Task statement: Write out the complete material exactly as it stands.

┌────────

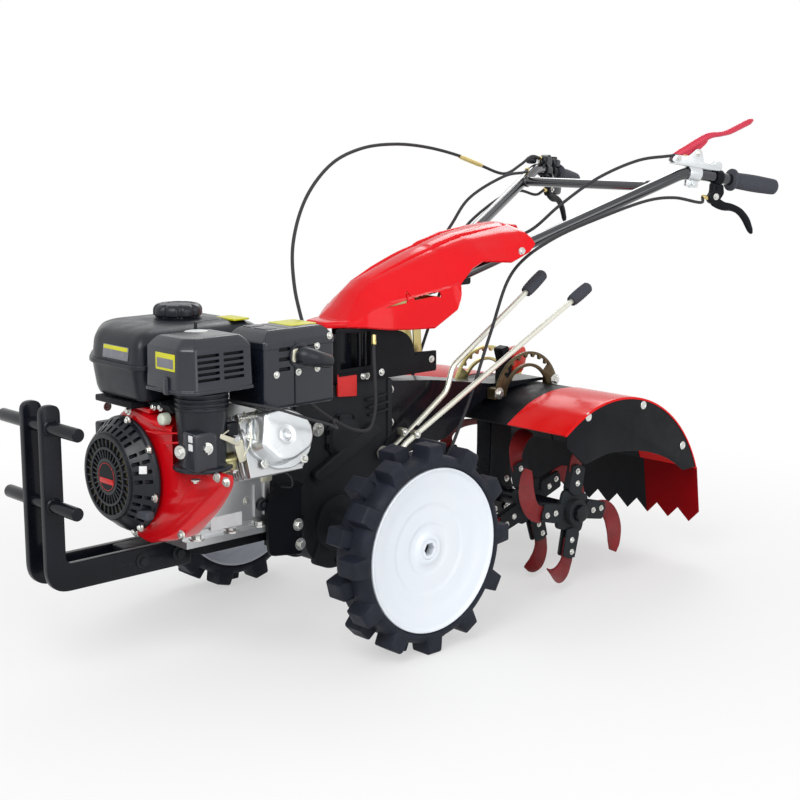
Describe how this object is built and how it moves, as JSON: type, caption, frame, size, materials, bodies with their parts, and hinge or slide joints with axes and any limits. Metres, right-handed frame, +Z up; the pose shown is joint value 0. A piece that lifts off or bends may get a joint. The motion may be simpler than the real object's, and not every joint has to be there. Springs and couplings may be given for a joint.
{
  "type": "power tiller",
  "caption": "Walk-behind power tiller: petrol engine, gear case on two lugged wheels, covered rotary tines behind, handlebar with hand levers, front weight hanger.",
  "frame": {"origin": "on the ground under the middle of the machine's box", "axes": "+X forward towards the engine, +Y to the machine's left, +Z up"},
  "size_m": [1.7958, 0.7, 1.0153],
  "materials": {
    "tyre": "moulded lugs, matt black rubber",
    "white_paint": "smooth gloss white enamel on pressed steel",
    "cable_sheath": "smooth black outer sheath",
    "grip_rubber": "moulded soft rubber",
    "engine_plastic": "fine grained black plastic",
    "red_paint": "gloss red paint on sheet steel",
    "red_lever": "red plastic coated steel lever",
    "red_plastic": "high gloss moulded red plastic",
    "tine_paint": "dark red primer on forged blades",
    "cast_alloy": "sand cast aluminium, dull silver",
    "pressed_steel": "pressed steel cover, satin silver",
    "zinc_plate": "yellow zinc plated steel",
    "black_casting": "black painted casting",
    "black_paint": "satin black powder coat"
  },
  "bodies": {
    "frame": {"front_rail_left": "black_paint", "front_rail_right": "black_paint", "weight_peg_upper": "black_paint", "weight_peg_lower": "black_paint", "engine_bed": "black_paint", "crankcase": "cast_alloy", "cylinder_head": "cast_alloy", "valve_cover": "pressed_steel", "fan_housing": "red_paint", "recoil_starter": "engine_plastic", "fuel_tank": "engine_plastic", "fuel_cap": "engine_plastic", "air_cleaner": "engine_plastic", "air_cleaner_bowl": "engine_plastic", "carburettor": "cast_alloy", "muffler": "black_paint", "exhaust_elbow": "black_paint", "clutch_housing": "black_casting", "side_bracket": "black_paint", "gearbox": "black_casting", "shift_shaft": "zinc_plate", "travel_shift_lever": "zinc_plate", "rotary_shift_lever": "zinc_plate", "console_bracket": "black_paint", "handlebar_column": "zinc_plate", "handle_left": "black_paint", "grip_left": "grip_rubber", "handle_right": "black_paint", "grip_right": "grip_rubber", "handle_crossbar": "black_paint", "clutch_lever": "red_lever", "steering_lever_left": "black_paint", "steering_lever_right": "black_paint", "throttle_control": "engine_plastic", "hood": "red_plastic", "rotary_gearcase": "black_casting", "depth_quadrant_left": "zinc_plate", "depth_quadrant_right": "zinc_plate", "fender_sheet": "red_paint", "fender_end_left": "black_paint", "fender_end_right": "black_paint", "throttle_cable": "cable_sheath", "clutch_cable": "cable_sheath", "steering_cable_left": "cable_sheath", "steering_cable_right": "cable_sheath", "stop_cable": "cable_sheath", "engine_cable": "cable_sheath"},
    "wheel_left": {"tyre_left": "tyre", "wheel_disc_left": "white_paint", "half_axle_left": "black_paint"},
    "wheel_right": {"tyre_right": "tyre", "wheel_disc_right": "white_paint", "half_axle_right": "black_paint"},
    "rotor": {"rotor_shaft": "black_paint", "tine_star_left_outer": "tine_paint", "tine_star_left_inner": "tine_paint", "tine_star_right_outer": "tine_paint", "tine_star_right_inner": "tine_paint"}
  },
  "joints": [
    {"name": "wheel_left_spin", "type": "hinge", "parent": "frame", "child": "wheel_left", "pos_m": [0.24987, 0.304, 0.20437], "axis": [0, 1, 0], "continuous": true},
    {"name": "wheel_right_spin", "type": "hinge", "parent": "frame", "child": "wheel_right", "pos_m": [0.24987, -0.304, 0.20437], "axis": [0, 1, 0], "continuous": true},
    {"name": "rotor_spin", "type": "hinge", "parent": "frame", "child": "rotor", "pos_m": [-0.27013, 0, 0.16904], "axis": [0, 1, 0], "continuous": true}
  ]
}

└────────

Answer to the problem:
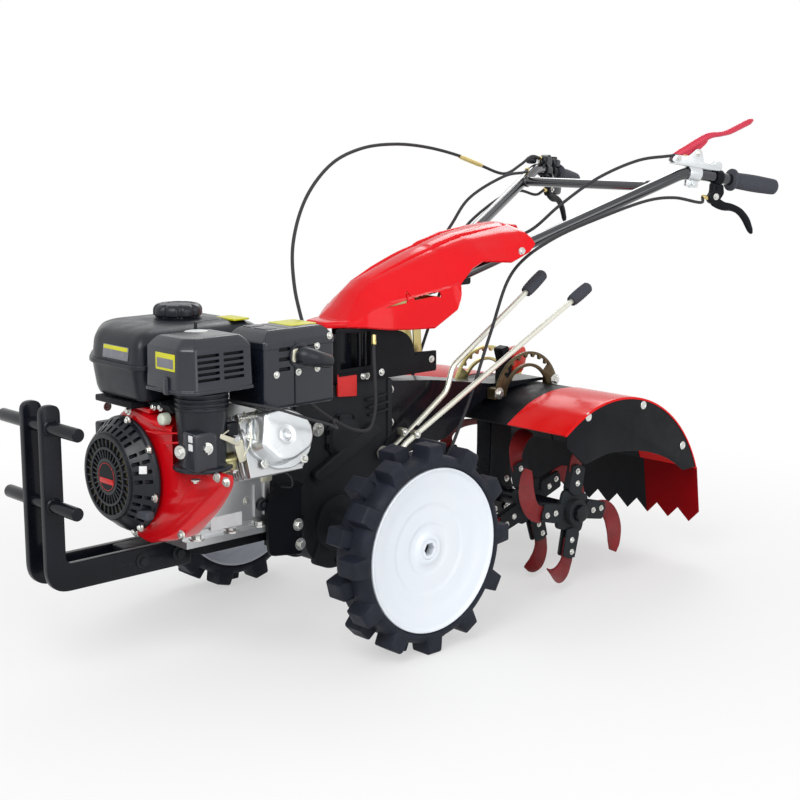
Describe how this object is built and how it moves, as JSON: type, caption, frame, size, materials, bodies with their parts, and hinge or slide joints with axes and any limits. Metres, right-handed frame, +Z up; the pose shown is joint value 0. A piece that lifts off or bends may get a joint. The motion may be simpler than the real object's, and not every joint has to be there. Springs and couplings may be given for a joint.
{
  "type": "power tiller",
  "caption": "Walk-behind power tiller: petrol engine, gear case on two lugged wheels, covered rotary tines behind, handlebar with hand levers, front weight hanger.",
  "frame": {"origin": "on the ground under the middle of the machine's box", "axes": "+X forward towards the engine, +Y to the machine's left, +Z up"},
  "size_m": [1.7958, 0.7, 1.0153],
  "materials": {
    "tyre": "moulded lugs, matt black rubber",
    "white_paint": "smooth gloss white enamel on pressed steel",
    "cable_sheath": "smooth black outer sheath",
    "grip_rubber": "moulded soft rubber",
    "engine_plastic": "fine grained black plastic",
    "red_paint": "gloss red paint on sheet steel",
    "red_lever": "red plastic coated steel lever",
    "red_plastic": "high gloss moulded red plastic",
    "tine_paint": "dark red primer on forged blades",
    "cast_alloy": "sand cast aluminium, dull silver",
    "pressed_steel": "pressed steel cover, satin silver",
    "zinc_plate": "yellow zinc plated steel",
    "black_casting": "black painted casting",
    "black_paint": "satin black powder coat"
  },
  "bodies": {
    "frame": {"front_rail_left": "black_paint", "front_rail_right": "black_paint", "weight_peg_upper": "black_paint", "weight_peg_lower": "black_paint", "engine_bed": "black_paint", "crankcase": "cast_alloy", "cylinder_head": "cast_alloy", "valve_cover": "pressed_steel", "fan_housing": "red_paint", "recoil_starter": "engine_plastic", "fuel_tank": "engine_plastic", "fuel_cap": "engine_plastic", "air_cleaner": "engine_plastic", "air_cleaner_bowl": "engine_plastic", "carburettor": "cast_alloy", "muffler": "black_paint", "exhaust_elbow": "black_paint", "clutch_housing": "black_casting", "side_bracket": "black_paint", "gearbox": "black_casting", "shift_shaft": "zinc_plate", "travel_shift_lever": "zinc_plate", "rotary_shift_lever": "zinc_plate", "console_bracket": "black_paint", "handlebar_column": "zinc_plate", "handle_left": "black_paint", "grip_left": "grip_rubber", "handle_right": "black_paint", "grip_right": "grip_rubber", "handle_crossbar": "black_paint", "clutch_lever": "red_lever", "steering_lever_left": "black_paint", "steering_lever_right": "black_paint", "throttle_control": "engine_plastic", "hood": "red_plastic", "rotary_gearcase": "black_casting", "depth_quadrant_left": "zinc_plate", "depth_quadrant_right": "zinc_plate", "fender_sheet": "red_paint", "fender_end_left": "black_paint", "fender_end_right": "black_paint", "throttle_cable": "cable_sheath", "clutch_cable": "cable_sheath", "steering_cable_left": "cable_sheath", "steering_cable_right": "cable_sheath", "stop_cable": "cable_sheath", "engine_cable": "cable_sheath"},
    "wheel_left": {"tyre_left": "tyre", "wheel_disc_left": "white_paint", "half_axle_left": "black_paint"},
    "wheel_right": {"tyre_right": "tyre", "wheel_disc_right": "white_paint", "half_axle_right": "black_paint"},
    "rotor": {"rotor_shaft": "black_paint", "tine_star_left_outer": "tine_paint", "tine_star_left_inner": "tine_paint", "tine_star_right_outer": "tine_paint", "tine_star_right_inner": "tine_paint"}
  },
  "joints": [
    {"name": "wheel_left_spin", "type": "hinge", "parent": "frame", "child": "wheel_left", "pos_m": [0.24987, 0.304, 0.20437], "axis": [0, 1, 0], "continuous": true},
    {"name": "wheel_right_spin", "type": "hinge", "parent": "frame", "child": "wheel_right", "pos_m": [0.24987, -0.304, 0.20437], "axis": [0, 1, 0], "continuous": true},
    {"name": "rotor_spin", "type": "hinge", "parent": "frame", "child": "rotor", "pos_m": [-0.27013, 0, 0.16904], "axis": [0, 1, 0], "continuous": true}
  ]
}